Some insights can be drawn from these types of graphs, such as Calanoida being particularly suspectible to being eaten by Atlantic mackerel. Further analysis and more advanced techniques such as graph analysis and better transformations can help to paint a better picture of how this data interacts with each other to form a complex food web.

Adhitya
This plot shows the percent change in the amount of days that lakes in Madison, WI were frozen each year, as well as the percent change in the mean annual temperature in Madison, WI. This data is from the Northern Temperate Lakes (NTL) LTER.

ice

It’s important for researchers to study if there are disruptions to lake ecosystems, as this can have ripple effects for the rest of the local environment. If there are disruptions, understanding the reasons behind them can help scientists mitigate these effects. To demonstrate this, data containing the length of time that Lake Monona, Lake Wingra, and Lake Mendota were frozen every year was merged with daily temperature data for Madison, WI. The lake data was averaged across all three lakes to create a single measurement for each year, and the temperature data was averaged across each year to obtain a mean annual temperature. Then, all measurements were compared with the earliest entry for both categories by computing the percent change for each year. As a result, the change in ice duration over time could be compared with the change in temperature over time on the same set of axes.

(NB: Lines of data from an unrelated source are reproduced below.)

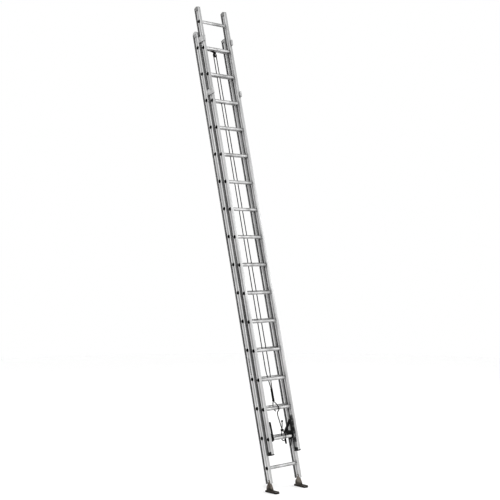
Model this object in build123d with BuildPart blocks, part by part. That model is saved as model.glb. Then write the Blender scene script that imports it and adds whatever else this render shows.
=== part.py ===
from build123d import *
import os
from math import cos, pi, radians, sin, tan

# Two-section extension ladder, leaning back on two swivel shoes.
# X runs from the left rail to the right rail, Y runs back from the climber and Z is up.
# The origin is on the ground, midway between the two shoe pivots.

# ---- driving dimensions (mm and degrees) ----
lean = 13.8                   # angle between the rails and a plumb line
section_length = 4876.8
rung_pitch = 304.8
rung_count = 16
hook_drop = 21.6              # a hooked fly rung sits this far below its base rung

base_web_x = 209.0            # centre of the base section's webs
fly_web_x = 192.0             # centre of the fly section's webs
base_depth = 74.0
fly_depth = 68.0
section_gap = 1.5             # between the base and fly flanges
flange_width = 28.0
flange_thickness = 3.2
web_thickness = 2.6
lip_depth = 5.0
lip_thickness = 1.8

rung_radius = 17.3
rung_wall = 2.0
rung_hole_radius = 17.45
rung_bead_radius = 20.5
rung_bead_width = 4.0
rung_swell_length = 4.0
rung_flare_radius = 20.5
rung_flare_width = 2.2
rung_edge = 1.0                # chamfers on the flared ends

pivot_height = 105.0          # shoe pivot above the ground
pivot_inset = 20.0            # shoe pivot above the end of the rail
shoe_bolt_radius = 5.0

sheave_x = -10.0
sheave_y = -36.0
sheave_along = 4650.0
rope_pitch_radius = 19.0      # centre line of the rope on the sheave
rope_radius = 4.75

hook_x = 145.0                # centre of each rung hook
hook_bore = rung_radius + 0.3

fly_y = -(base_depth / 2 + fly_depth / 2 + section_gap)
raised = rung_pitch - hook_drop
first_rung = rung_pitch / 2
fly_first_rung = first_rung + raised
top_rung = first_rung + rung_pitch * (rung_count - 1)

# ---- the leaning frame: x across, y back, along up the rails ----
rail_up = Vector(0, sin(radians(lean)), cos(radians(lean)))
rail_back = Vector(0, cos(radians(lean)), -sin(radians(lean)))
rail_foot = Vector(0, 0, pivot_height) - rail_up * pivot_inset


def spot(x, y, along):
    return rail_foot + Vector(x, 0, 0) + rail_back * y + rail_up * along


def across(x, y, along):
    """Plane square to the rails, looking down them."""
    return Plane(origin=spot(x, y, along), x_dir=(1, 0, 0), z_dir=rail_up)


def side(x, y, along):
    """Plane of a rail's web: local x runs back, local y runs up the rail."""
    return Plane(origin=spot(x, y, along), x_dir=rail_back, z_dir=(1, 0, 0))


def front(x, y, along):
    """Plane of the rungs, facing the climber."""
    return Plane(origin=spot(x, y, along), x_dir=(1, 0, 0), z_dir=-rail_back)


def save(piece, label):
    piece.part.label = label
    export_step(piece.part, f"parts/{label}.step")


# ---- rails: lipped I-sections, bored for the rungs ----
def make_rail(label, web_x, y, start, depth):
    flange_y = depth / 2 - flange_thickness / 2
    lip_y = depth / 2 - flange_thickness - lip_depth / 2
    lip_x = flange_width / 2 - lip_thickness / 2
    with BuildPart() as rail:
        with BuildSketch(across(web_x, y, start)):
            Rectangle(web_thickness, depth)
            with Locations((0, flange_y), (0, -flange_y)):
                Rectangle(flange_width, flange_thickness)
            with GridLocations(2 * lip_x, 2 * lip_y, 2, 2):
                Rectangle(lip_thickness, lip_depth)
        extrude(amount=section_length)
        with BuildSketch(side(web_x - web_thickness, y, start)):
            with Locations(*[(0, first_rung + n * rung_pitch) for n in range(rung_count)]):
                Circle(rung_hole_radius)
        extrude(amount=2 * web_thickness, mode=Mode.SUBTRACT)
        if y == 0:
            with BuildSketch(side(web_x - web_thickness, y, start)):
                with Locations((0, pivot_inset)):
                    Circle(shoe_bolt_radius + 0.1)
            extrude(amount=2 * web_thickness, mode=Mode.SUBTRACT)
    save(rail, label)


# ---- rungs: tubes with a bead inside each web and a flare outside it ----
def make_rung(label, web_x, y, along):
    inside = web_x - web_thickness / 2
    outside = web_x + web_thickness / 2
    bore = rung_radius - rung_wall
    shoulder = inside - rung_bead_width - rung_swell_length
    tip = outside + rung_flare_width
    half = [
        (0, rung_radius), (shoulder, rung_radius), (inside - rung_bead_width, rung_bead_radius),
        (inside, rung_bead_radius), (inside, rung_radius), (outside, rung_radius),
        (outside, rung_flare_radius), (tip, rung_flare_radius - rung_edge), (tip, bore + rung_edge),
        (outside, bore), (0, bore),
    ]
    with BuildPart() as rung:
        with BuildSketch(front(0, y, along)):
            with BuildLine():
                Polyline(*half, close=True)
            make_face()
            mirror(about=Plane.YZ)
        revolve(axis=Axis(spot(0, y, along), (1, 0, 0)))
    save(rung, label)


# ---- end caps, each with two tongues down the channels of its rail ----
channel_x = web_thickness / 2 + (flange_width - web_thickness) / 4
tongue_width = 8.5
tongue_length = 25.0
tongue_play = 1.0


def make_base_end_caps():
    tongue_depth = base_depth - 2 * (flange_thickness + lip_depth) - tongue_play
    with BuildPart() as caps:
        for web_x, dome_height in ((-base_web_x, 34.0), (base_web_x, 9.0)):
            with BuildSketch(side(web_x - flange_width / 2, 0, section_length)):
                with BuildLine():
                    ThreePointArc((-base_depth / 2, 0), (0, dome_height), (base_depth / 2, 0))
                    Line((base_depth / 2, 0), (-base_depth / 2, 0))
                make_face()
            extrude(amount=flange_width)
            with BuildSketch(across(web_x, 0, section_length)):
                with Locations((channel_x, 0), (-channel_x, 0)):
                    Rectangle(tongue_width, tongue_depth)
            extrude(amount=-tongue_length)
    save(caps, "base_end_caps")


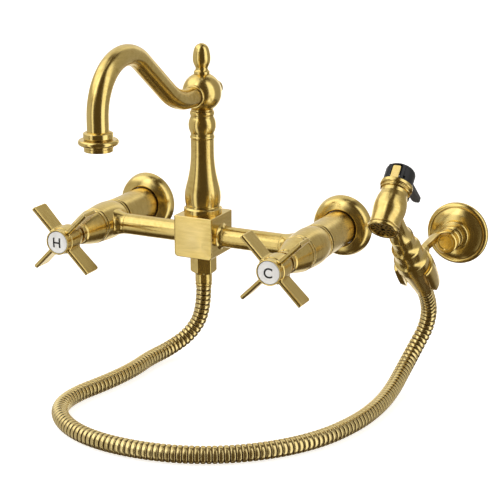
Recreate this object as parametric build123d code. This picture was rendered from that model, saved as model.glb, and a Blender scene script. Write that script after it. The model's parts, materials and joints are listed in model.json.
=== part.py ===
from build123d import *
from math import atan2, cos, hypot, pi, radians, sin, sqrt, tan
import os

# Wall-mounted bridge kitchen faucet with cross handles, a swivel gooseneck spout and a corded side sprayer.
# Millimetres. The wall is the plane y = 0, +Z is up, and the origin lies midway between the two inlets.

os.makedirs("parts", exist_ok=True)

# Clearances
seat = 0.05                # parts of one body that fit into each other
bearing = 0.08             # shafts and pins that turn or slide
running = 0.3              # free gap between moving bodies

# Where the main axes lie
inlet_pitch = 203.2        # centre to centre of the two inlets
bridge_out = 80.6          # wall to the bridge's axis
bracket_x = 210.0          # sprayer bracket's centre on the wall
bracket_z = 6.4

# Inlets and wall flanges, heights measured out from the wall
thread_r = 10.48           # half of a G 1/2 outside thread
thread_length = 15.0
inlet_bore_r = 7.5
inlet_tube_r = 11.5
inlet_collar_r = 14.0
inlet_collar_t = 3.5
sleeve_r = 16.0
sleeve_shoulder = 40.0     # where the sleeve pulls on the inlet's collar
sleeve_start = 2.0
flange_r = 28.4
flange_depth = 11.8
flange_wall = 1.6
washer_t = 2.0
union_r = 14.2             # the valve body's threaded stub
body_start = 62.0

# Valve bodies, bonnets and cartridges
body_r = 17.0
body_end = 103.5
body_end_r = 15.4
chamber_start = 76.0
chamber_r = 12.0
side_bore_r = 6.0
boss_r = 10.3
boss_reach = 24.0
bonnet_end = 131.0
bonnet_end_r = 9.6
cartridge_r = 10.9
cartridge_waist_r = 9.6
cartridge_neck_r = 8.8
cartridge_shoulder = 91.8
cartridge_end = 99.0
cartridge_room_r = 8.0
disc_t = 3.0
stem_r = 4.0
stem_head_r = 7.5
stem_head_t = 3.5

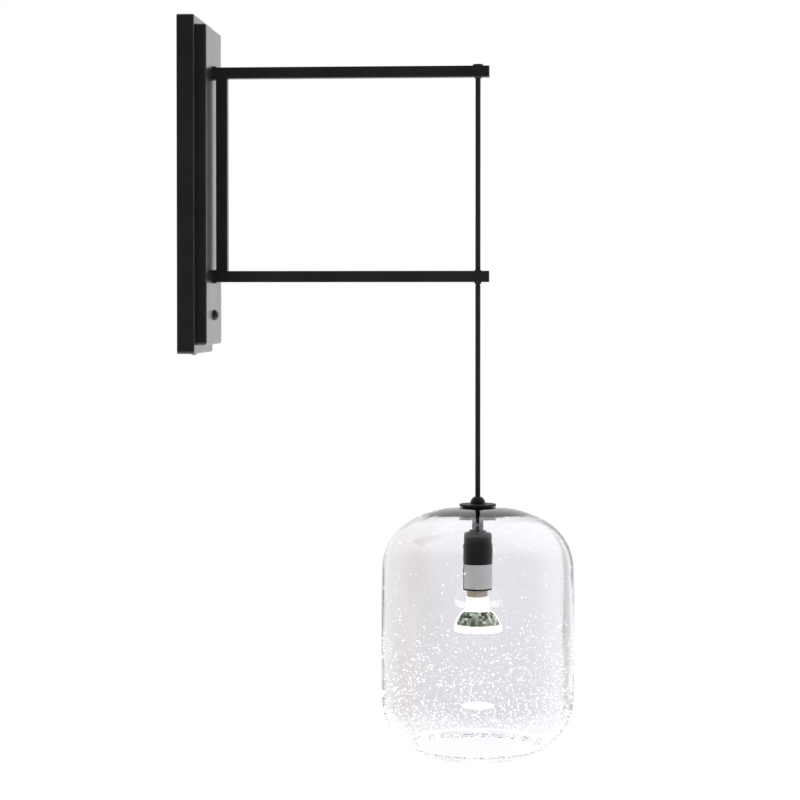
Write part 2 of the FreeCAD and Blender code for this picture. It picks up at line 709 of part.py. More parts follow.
def holder_bridge():
    """Bent steel strip that hangs the lampholder from the threaded tube."""
    top = SOCKET_Z - CAP_WALL
    foot = HOLDER_FACE_Z + HOLDER_HEIGHT
    half_x = BRIDGE_WIDTH / 2
    x0 = AXIS_X - half_x
    x1 = AXIS_X + half_x
    strip = block(x0, x1, -BRIDGE_HALF_Y, BRIDGE_HALF_Y, top - BRIDGE_T, top)
    strip = strip.cut(rod_z(ROD_R, top - 3, top + 1))
    for side in (1, -1):
        leg_y = sorted([side * BRIDGE_HALF_Y, side * (BRIDGE_HALF_Y - BRIDGE_T)])
        toe_y = sorted([side * BRIDGE_HALF_Y, side * (BRIDGE_SCREW_Y - 3.0)])
        strip = strip.fuse(block(x0, x1, *leg_y, foot, top))
        toe = block(x0, x1, *toe_y, foot, foot + BRIDGE_T)
        strip = strip.fuse(toe.cut(rod_z(1.5, foot - 1, foot + 2, AXIS_X, side * BRIDGE_SCREW_Y)))
    return strip.removeSplitter()


def holder_screws():
    """Two screws through the bridge's feet into the lampholder."""
    screw = pan_screw(2.6, 1.8, 1.5, 7.0)
    top = HOLDER_FACE_Z + HOLDER_HEIGHT + BRIDGE_T
    return [moved(screw, AXIS_X, side * BRIDGE_SCREW_Y, top) for side in (1, -1)]


def arc_slot(half_width, start, sweep, z_low, z_high):
    """A slot that follows the lamp pins' circle, with round ends."""
    height = z_high - z_low
    base = V(0, 0, z_low)
    outer = Part.makeCylinder(PIN_SPREAD + half_width, height, base, UP, sweep)
    band = outer.cut(Part.makeCylinder(PIN_SPREAD - half_width, height, base, UP, 360))
    for angle in (0, sweep):
        a = math.radians(angle)
        end = V(PIN_SPREAD * math.cos(a), PIN_SPREAD * math.sin(a), z_low)
        band = band.fuse(Part.makeCylinder(half_width, height, end, UP))
    return moved(turned(band, UP, start), AXIS_X, 0, 0)


CAVITY_LOW = LAMP_TOP_Z + PIN_LENGTH - BODY_GAP
CAVITY_HIGH = LAMP_TOP_Z + PIN_LENGTH + PIN_HEAD_T + 2.4
CONTACT_T = 0.8


def lampholder():
    """Ceramic lampholder with two keyhole slots that lock the lamp by a twist."""
    solid = rod_z(HOLDER_R, HOLDER_FACE_Z, HOLDER_FACE_Z + HOLDER_HEIGHT)
    solid = solid.makeChamfer(0.6, [e for e in solid.Edges if e.BoundBox.DiagonalLength > HOLDER_R])
    for half_turn in (0, 180):
        start = half_turn - LOCK_ANGLE
        narrow = arc_slot(PIN_R + 0.35, start, LOCK_ANGLE, HOLDER_FACE_Z - 1, CAVITY_LOW + 0.5)
        entry = arc_slot(PIN_HEAD_R + 0.4, start, 2.0, HOLDER_FACE_Z - 1, CAVITY_LOW + 0.5)
        cavity = arc_slot(PIN_HEAD_R + 0.4, start, LOCK_ANGLE, CAVITY_LOW, CAVITY_HIGH)
        solid = solid.cut(narrow).cut(entry).cut(cavity)
    for side in (1, -1):
        top = HOLDER_FACE_Z + HOLDER_HEIGHT
        solid = solid.cut(rod_z(1.5, top - 6.5, top + 1, AXIS_X, side * BRIDGE_SCREW_Y))
    return solid


def lampholder_contacts():
    """A brass contact in the top of each slot's cavity."""
    return [arc_slot(PIN_HEAD_R, half_turn - LOCK_ANGLE, LOCK_ANGLE, CAVITY_HIGH - CONTACT_T, CAVITY_HIGH)
            for half_turn in (0, 180)]


def socket_label():
    """Blank paper label wrapped round the sleeve's lower half."""
    z_low = SOCKET_END_Z + LABEL_LIFT
    outer = Part.makeCylinder(SOCKET_SLEEVE_R + LABEL_T, LABEL_HEIGHT, V(0, 0, z_low), UP, LABEL_SPAN)
    inner = Part.makeCylinder(SOCKET_SLEEVE_R, LABEL_HEIGHT + 2, V(0, 0, z_low - 1), UP, 360)
    return moved(turned(outer.cut(inner), UP, LABEL_START), AXIS_X, 0, 0)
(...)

The plot shows that, over time, the average temperature in Madison, WI is increasing and that the amount of time lakes in Madison are freezing for every year is gradually decreasing. Additionally, there are several years where a spike in temperature seems to have a corresponding decrease in ice duration. From these observations, it is possible that there is a correlation between temperature and the ice duration of lakes. In the future, time series analysis could be conducted to quantify the correlation between the two variables.

Future Plans

  • For the remainder of this quarter, we plan to refine our packages and vignettes even more, while adding more in-depth descriptions and other important metadata about our packages. To do this, we will need to know our datasets inside and out and understand every nuance.

  • Start deciding which datasets we will import to our final product and map out a plan of how to best collaborate on this.

  • For next quarter, we will map out the best route to merge all of our individual packages into one, master package.